Das könnte durchaus daran liegen, dass die Klientel der Partei – jedenfalls die, die sich öffentlich äußert – zu großen Teilen aus Nazi-Nerds und Stammtischschwaflern mit IT-Kenntnissen besteht, die sich gegen das »ausgelutschte Links-Rechts-Schema« verwahren, weil sie ihren Stammtisch-Pragmatismus und ihr Lamento über »die da oben«, die alle »korrupt« seien, für »postideologisch« halten. Dass die Pressestelle der Piratenpartei im Büro des ehemaligen SPD-Abgeordneten Jörg Tauss residiert und der Pressesprecher der Piraten von diesem vor zwei Monaten auf Staatskosten als Mitarbeiter engagiert wurde, wird da­gegen als gute Idee gefeiert.

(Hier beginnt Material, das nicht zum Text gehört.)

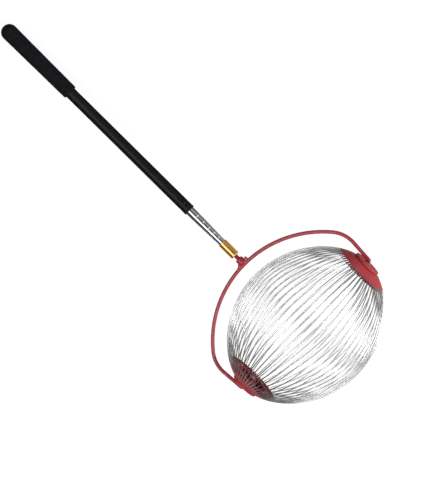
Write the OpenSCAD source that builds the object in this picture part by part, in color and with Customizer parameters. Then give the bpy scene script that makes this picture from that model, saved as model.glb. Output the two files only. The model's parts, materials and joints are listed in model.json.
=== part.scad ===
// Rolling nut gatherer: a cage of bowed spring wires between two domed caps.
// It spins in a bowed yoke on the end of a telescopic pole with a foam grip.
// Millimetres, +Z up. The tool lies on the floor as it is put down, on its cage and on the end
// of its grip. The origin is on the floor under the middle of its outer box. The cage's axle
// lies along X, the head points to -Y, and the pole runs back and slightly down to +Y.

/* [Cage] */
// Number of wires round the cage
wire_count = 64; // [48:8:72]
// Thickness of a wire
wire_d = 1.8; // [1.4:0.1:2]
// Width of the cage over its wires, at the middle
cage_d = 231; // [220:1:240]
// Radius of the bow that each wire follows, on its outside
bow_outer_r = 155; // [150:1:165]

/* [End caps] */
// Diameter of a cap over its slotted lip
cap_d = 97; // [94:1:100]
// How far inside the lip's edge a wire turns into its slot
wire_inset = 1.5; // [1:0.1:2]
// Depth of the slots above the wires' ends
slot_depth = 5; // [4:0.5:6]
// Height of the lip's straight band, from its open edge to the edge of the dome
band_h = 4.7; // [4.2:0.1:5.2]
// Radius of the domed outside
dome_r = 85; // [80:1:95]
// Rise of the dome from its edge to the flat seat of the hub
dome_rise = 10.1; // [9:0.1:11]
// Wall of the dome
cap_wall = 2.2; // [1.8:0.1:2.6]
// Radial width of the toothed ring that the slots are cut in
crown_w = 8.5; // [7:0.5:9]
// Width of the ledge inside the toothed ring, which the wires' ends lie on
ledge_w = 4; // [3.5:0.1:4.5]

/* [Clamp rings] */
// Thickness of the ring that clamps the wires' ends
clamp_t = 2.2; // [1.6:0.1:2.8]
// Radial width of that ring
clamp_w = 11; // [10:0.5:12]
// Screws in each ring
clamp_screws = 4; // [3:1:6]
// Shank diameter of a clamp screw
screw_d = 3; // [2.5:0.1:3.5]
// Head diameter of a clamp screw
screw_head_d = 5.6; // [5:0.1:6]
// Head height of a clamp screw
screw_head_h = 1.8; // [1.4:0.1:2.2]
// Length of a clamp screw under its head
screw_len = 8; // [7:0.5:8.5]
// Outer diameter of the boss that a clamp screw bites into
screw_boss_d = 6.6; // [6:0.1:7]

/* [Hubs] */
// Diameter of the hub's flange
hub_d = 47.4; // [44:0.1:50]
// Height of the hub over the cap's flat seat
hub_h = 5.3; // [4.5:0.1:6]
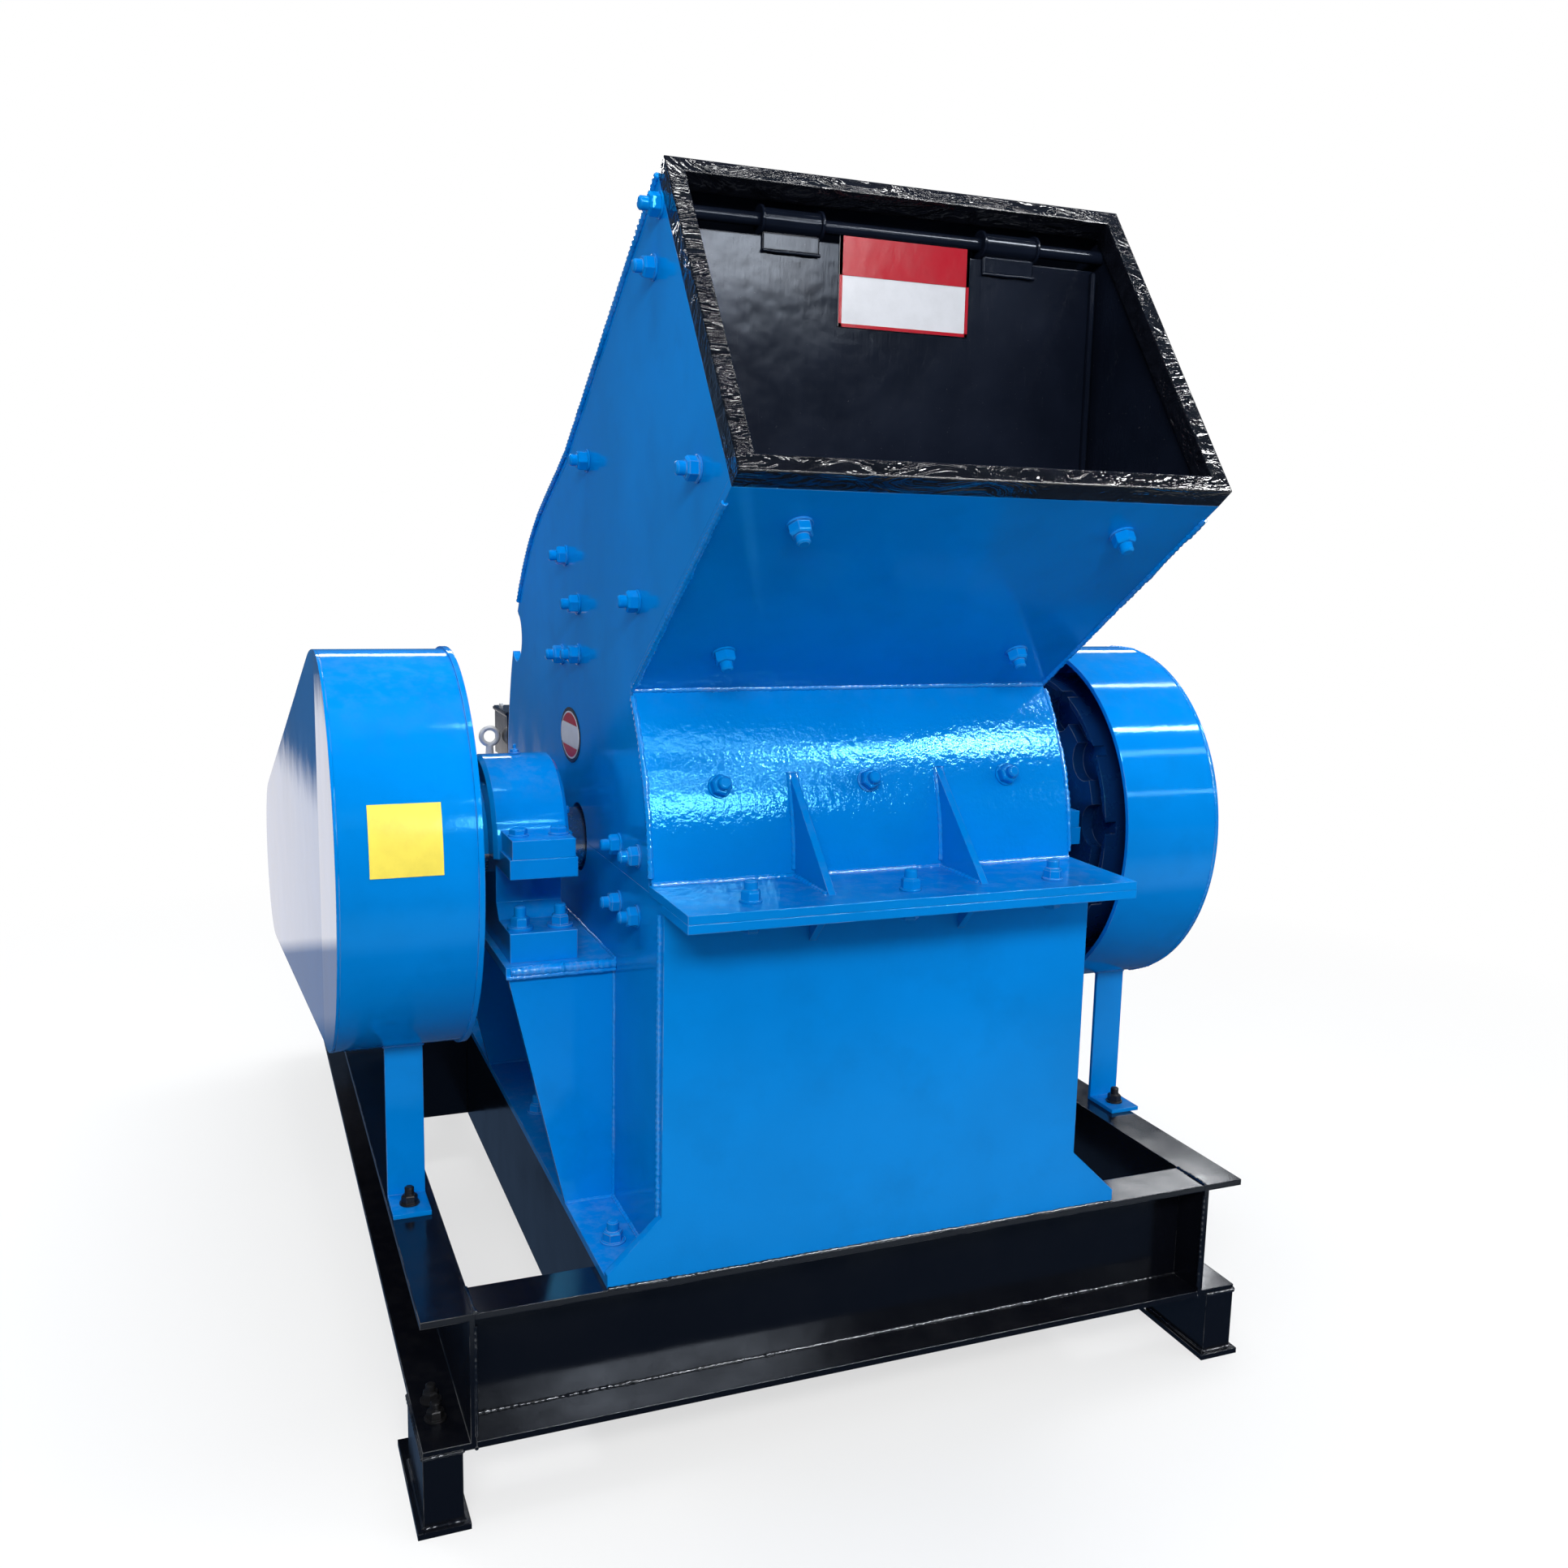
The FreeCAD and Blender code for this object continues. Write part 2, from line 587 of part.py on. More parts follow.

Die Zeitung, die zuerst hierüber berichtete, wurde von Piraten mit Protestmails eingedeckt. Wegen »unsachlicher Berichterstattung«. Da zeigt sich dann, wie es um das Demokratieverständnis und die Vorstellung von Meinungsfreiheit bei den Piraten steht. »Unsachlich« ist da alles, was ihnen nicht passt, und gegen solche »Auswüchse« vorzugehen, gehört zur Lieblingsbeschäftigung der Piraten. Zum Beispiel indem sie Twitter-Mobbing gegen missliebige Journalistinnen wie Julia Seeliger organisieren, die es gewagt hatte, in der Taz kritisch über rechte Tendenzen bei den Piraten zu berichten. Oder indem sie das eigene Forum mit flammenden Anklagen gegen den »faschistischen PC-Terror« vollschreiben, der doch tatsächlich vorschreibe, das Wort »Schwarze« statt »Neger« zu verwenden. Oder indem sie über Flashmobs am Wahlsonntag nachdachten, die wohl aus Parteimitgliedern bestehen sollten, die mit Piratenpartei-T-Shirts uniformiert vor den Wahllokalen in Stellung gehen sollten. Kleinliche Einwände wie der, dass so etwas an die Hitlerjugend erinnere, die seinerzeit Wähler terrorisierte, machen in diesem Milieu nur wenig Eindruck. Wegen der »Postideologie« wahrscheinlich.
Um sich klarzumachen, was das postideologische Geschwafel im realen Leben bedeuten könnte, reicht es übrigens, sich eine Abordnung der Piratenpartei auf offiziellem Staatsbesuch vorzustellen. In Polen. Oder in Israel.